In this group, Jerome is the floor general, quite capable of hitting deep shots and driving the lane. But more importantly, he is an outstanding distributor, and at 6-foot-5, he’s big enough to guard several positions. Kyle Guy is the three-point marksman, not unlike the Warriors’ Thompson, who Bennett coached at Washington State. Hunter is a matchup nightmare: too big and strong for guards, too quick for big men. He is Virginia’s version of Durant. Key is a superb rebounder and versatile defender, and he can handle the ball well for someone playing the de-facto power forward position. Diakite is a terrific defender for his size thanks to his quickness. Plus, he is a terrific jumper and has even added a bit of a face-up game that can extend out to the three-point line offensively. Key and Diakite are Green- and Iguodala-esque in this sense.

Again, this doesn’t mean the Cavaliers are anything like the two-time NBA defending champions. They’re not. But when translated to the college game and Virginia’s style, this is about as close as the Cavaliers can get, and there are some fair comparisons.

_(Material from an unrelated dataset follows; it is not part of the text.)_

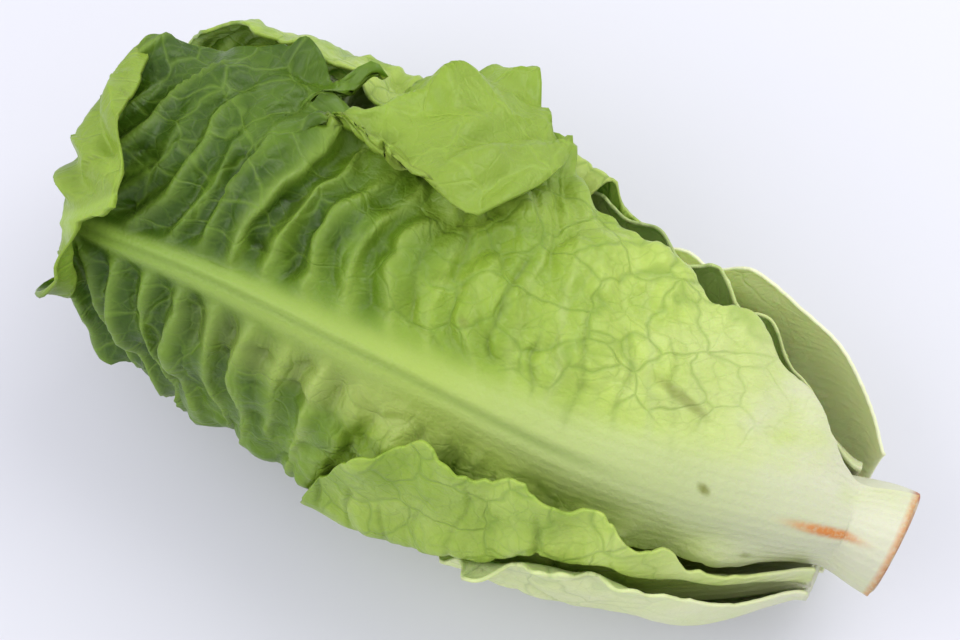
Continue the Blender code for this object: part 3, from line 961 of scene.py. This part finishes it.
def leaf_material(leaf):
    nodes = Nodes(leaf.name + "_finish")
    flat = nodes.flat()
    veins = vein_furrows(nodes, flat)
    rib = nodes.ramp(nodes.fact("along"), RIB_COLOURS)
    colour = nodes.ramp(blade_green(nodes, flat), BLADE_COLOURS)
    layers = (
        (nodes.fact("vein"), leaf.vein_tint, rib),
        # The vein furrows darken as painted shade
        (veins, 0.5, FURROW_SHADE_COLOUR),
        # The blister borders darken as painted shade
        (nodes.fact("net"), 0.12, NET_SHADE_COLOUR),
        (nodes.fact("rib"), 0.9, rib),
        # The creases darken as painted shade
        (nodes.fact("crease"), 0.45, CREASE_SHADE_COLOUR),
        (nodes.fact("turned"), 0.5, TURNED_COLOUR),
    )
    for value, strength, over in layers:
        colour = nodes.mix(nodes.scaled(value, strength), colour, over)
    # Mixing towards the pale colour is partly the leaf's own tone and partly painted light
    colour = nodes.mix(leaf.pale, colour, PALE_AND_LIT_COLOUR)
    if leaf.marked:
        colour = top_leaf_colour(nodes, colour, flat)
    nodes.flesh(colour, 0.4, (0.6, 1.0, 0.25), 0.0025)
    nodes.shader.inputs["Specular IOR Level"].default_value = 0.25
    nodes.shader.inputs["Coat Weight"].default_value = 0.06
    nodes.shader.inputs["Coat Roughness"].default_value = 0.25
    grain = nodes.math("ADD", nodes.noise(0.9, 4.0, flat), nodes.scaled(nodes.noise(0.25, 3.0, flat), 1.5))
    nodes.bump(nodes.math("SUBTRACT", grain, nodes.scaled(veins, 0.9)), 0.5, 0.0005)
    return nodes.material


def stem_material():
    nodes = Nodes("stem_finish")
    patch = nodes.scaled(nodes.math("SUBTRACT", nodes.noise(130.0, 5.0), 0.42), 4.0, clamp=True)
    brown = nodes.math("ADD", nodes.scaled(patch, 0.75), 0.3)
    cut = nodes.scaled(nodes.fact("cut"), brown, clamp=True)
    nodes.flesh(nodes.mix(cut, STEM_COLOUR, CUT_COLOUR), 0.45, (1.0, 0.9, 0.6), 0.002)
    nodes.bump(nodes.noise(500.0, 3.0), 0.3, 0.0004)
    return nodes.material


def leaf_piece(order, shift):
    leaf = LEAVES[order]
    inner, outer, flat, facts = leaf_sheet(order)
    points, faces = closed_sheet(inner, outer)
    points[:, 2] = on_floor(points[:, 2])
    facts = {**facts, "flat_s": flat[0], "flat_across": flat[1]}
    facts = {name: np.concatenate([value.ravel(), value.ravel()]) for name, value in facts.items()}
    piece = add_object(leaf.name + "_skin", points + shift, faces, facts, leaf_material(leaf))
    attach(piece, "root")
    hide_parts(leaf.name)


def stem_rings():
    """The stem's rings of points, from the middle of the cut face to its inner end."""
    places = np.concatenate([np.zeros(CUT_RINGS), [0.25], np.linspace(1, STEM_LENGTH, STEM_RINGS)])
    radius = through(STEM_RADIUS, places)
    radius[:CUT_RINGS] = (BUTT_RADIUS - 0.5) * np.linspace(0.02, 1, CUT_RINGS)
    radius[CUT_RINGS] = BUTT_RADIUS - 0.15
    angle = np.linspace(0, 2 * math.pi, STEM_SIDES, endpoint=False)
    s = np.repeat(places[:, None], STEM_SIDES, axis=1)
    return s, angle[None, :] + 0 * s, radius[:, None] + 0 * s


def stem_piece(shift):
    s, angle, radius = stem_rings()
    rings = head_points(s, angle, radius)
    count = rings.shape[0]
    index = np.arange(count * STEM_SIDES).reshape(count, STEM_SIDES)
    after = np.roll(index, -1, axis=1)
    a, b, c, d = index[:-1].ravel(), after[:-1].ravel(), after[1:].ravel(), index[1:].ravel()
    faces = np.concatenate([np.stack([a, b, c], 1), np.stack([a, c, d], 1)])
    points = np.concatenate([rings.reshape(-1, 3), [rings[0].mean(axis=0), rings[-1].mean(axis=0)]])
    first, last = len(points) - 2, len(points) - 1
    caps = [np.stack([np.full(STEM_SIDES, first), after[0], index[0]], 1)]
    caps.append(np.stack([np.full(STEM_SIDES, last), index[-1], after[-1]], 1))
    faces = np.concatenate([faces, *caps])
    cut = np.concatenate([(1 - eased((s - CUT_FROM) / CUT_DEPTH)).ravel(), [1.0, 0.0]])
    piece = add_object("stem_skin", points + shift, faces, {"cut": cut}, stem_material())
    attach(piece, "root")
    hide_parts("stem")


def stem_shift():
    """How far the solids were moved to centre them, in millimetres."""
    own = head_points(*stem_rings()).reshape(-1, 3)
    low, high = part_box("stem")
    middle = (np.array(low) + np.array(high)) / 2 / METRE
    shift = middle - (own.min(axis=0) + own.max(axis=0)) / 2
    shift[2] = 0
    return shift


def add_floor():
    bpy.ops.mesh.primitive_plane_add(size=FLOOR_SIZE)
    floor = bpy.context.object
    floor.name = "floor"
    nodes = Nodes("floor_finish")
    nodes.shader.inputs["Base Color"].default_value = (*FLOOR_COLOUR, 1)
    nodes.shader.inputs["Roughness"].default_value = 0.6
    floor.data.materials.append(nodes.material)


def add_light(name, place, size, power):
    data = bpy.data.lights.new(name, "AREA")
    data.energy = power
    data.size = size
    light = bpy.data.objects.new(name, data)
    light.location = place
    light.rotation_euler = (Vector(CAMERA_TARGET) - Vector(place)).to_track_quat("-Z", "Y").to_euler()
    bpy.context.collection.objects.link(light)


def add_lights():
    world = bpy.data.worlds.new("studio")
    world.use_nodes = True
    background = world.node_tree.nodes["Background"]
    background.inputs["Color"].default_value = (*WORLD_COLOUR, 1)
    background.inputs["Strength"].default_value = WORLD_STRENGTH
    bpy.context.scene.world = world
    for light in LIGHTS:
        add_light(*light)


def add_camera():
    data = bpy.data.cameras.new("camera")
    data.lens = CAMERA_LENS
    camera = bpy.data.objects.new("camera", data)
    flat = math.cos(CAMERA_ELEVATION)
    forward = Vector(
        (math.sin(CAMERA_AZIMUTH) * flat, math.cos(CAMERA_AZIMUTH) * flat, -math.sin(CAMERA_ELEVATION))
    )
    camera.location = Vector(CAMERA_TARGET) - forward * CAMERA_DISTANCE
    camera.rotation_euler = forward.to_track_quat("-Z", "Y").to_euler()
    bpy.context.collection.objects.link(camera)
    bpy.context.scene.camera = camera


def main():
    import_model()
    bpy.context.scene.view_settings.view_transform = "Standard"
    shift = stem_shift()
    for order in range(len(LEAVES)):
        leaf_piece(order, shift)
    stem_piece(shift)
    add_floor()
    add_lights()
    add_camera()


main()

Up two, Bennett unleashed the group, and over the next roughly four minutes, a 37-35 lead ballooned to 46-38, and Buzz Williams needed a timeout.

Here’s a perfect illustration of what the lineup brought to the table offensively. These are Virginia’s best two back-to-back offensive sets of the game to this point.

First, it’s important to realize that the first sequence of this clip is actually set up by Hunter forcing an offensive rebound. Though he didn’t secure the board himself, Hunter got great position, and Virginia Tech’s Ty Outlaw couldn’t do anything but tip the loose ball out of bounds. There’s the first benefit of this lineup — great size and athleticism at the forward positions, especially against Virginia Tech’s four-guard lineup.

On the first possession, Jerome drives by his man baseline. Virginia Tech’s Ahmed Hill has to decide whether to give Jerome a layup or help off. In this case, he helps off, and Jerome makes the perfect pass to Guy. This is another principle of the death lineup: having guards who can drive to the basket and then find shooters. Guy shooting open threes in the corner can compete with any offense in America.

On the ensuing possession (after a tough basket by Kerry Blackshear Jr.), the Cavaliers at first look a bit out of sorts, but eventually Key finds himself isolated up top with Blackshear. Key has an obvious quickness advantage here and blows by his defender, and when P.J. Horne comes to help, Key dishes to Diakite for a thunderous slam.

A few possessions later (not in the video), the Cavaliers caught the Hokies in a mismatch again. Hunter gets a midrange matchup with Outlaw, and the rest of the Cavaliers clear out. They can do this because all of the players on the court are perimeter weapons the Hokies know they can’t leave to play help defense. Outlaw is stuck on an island, and against Hunter, that spells trouble. The Virginia sophomore blew by him and earned a trip to the free throw line.

But the offensive output is just one part of it. The Cavaliers were phenomenal on defense in the second half as well, and that comes from this death lineup as well. Here’s one example of what this group can do defensively:

On this possession, each of Virginia’s three biggest players — Hunter, Key and Diakite — are forced to guard Virginia Tech’s Nickeil Alexander-Walker, the Hokies’ leading scorer and a potential NBA pick. Watch how none of the three give him any breathing room; this is what makes Key’s and Diakite’s size/quickness combination invaluable. At the end of the shot clock, Diakite hurries back to Blackshear, who makes a nifty spin move and just barely misses. If Blackshear had made that shot after such a high-level move, you tip your cap and say “great defense, better offense.” But he misses, and Virginia gets a key stop as it continues to grow its lead.

Key can be the X-factor in this group. His physical skills are off the charts. When he’s hitting threes and contributing offensively like he did Monday night with two long balls, Virginia’s death lineup is truly worthy of the moniker on both ends. When he’s not, it’s just a very good defensive group.

“I’ve been working on it every single day, shooting 100, 200 threes a day,” Key said Monday. “It just feels good to see those two go down. … You work so hard, and then not to get the results you want, it’s definitely frustrating. But you’ve got to stay confident and stay with it.”

Bennett saw the good results of his group and kept it together. The death lineup played the final 10-plus minutes as well. It is now the Cavaliers’ most-used lineup over the past five games, per KenPom, seeing nearly 17 percent of the minutes together. If Monday night’s results indicate anything, though, that number should continue to climb in the future.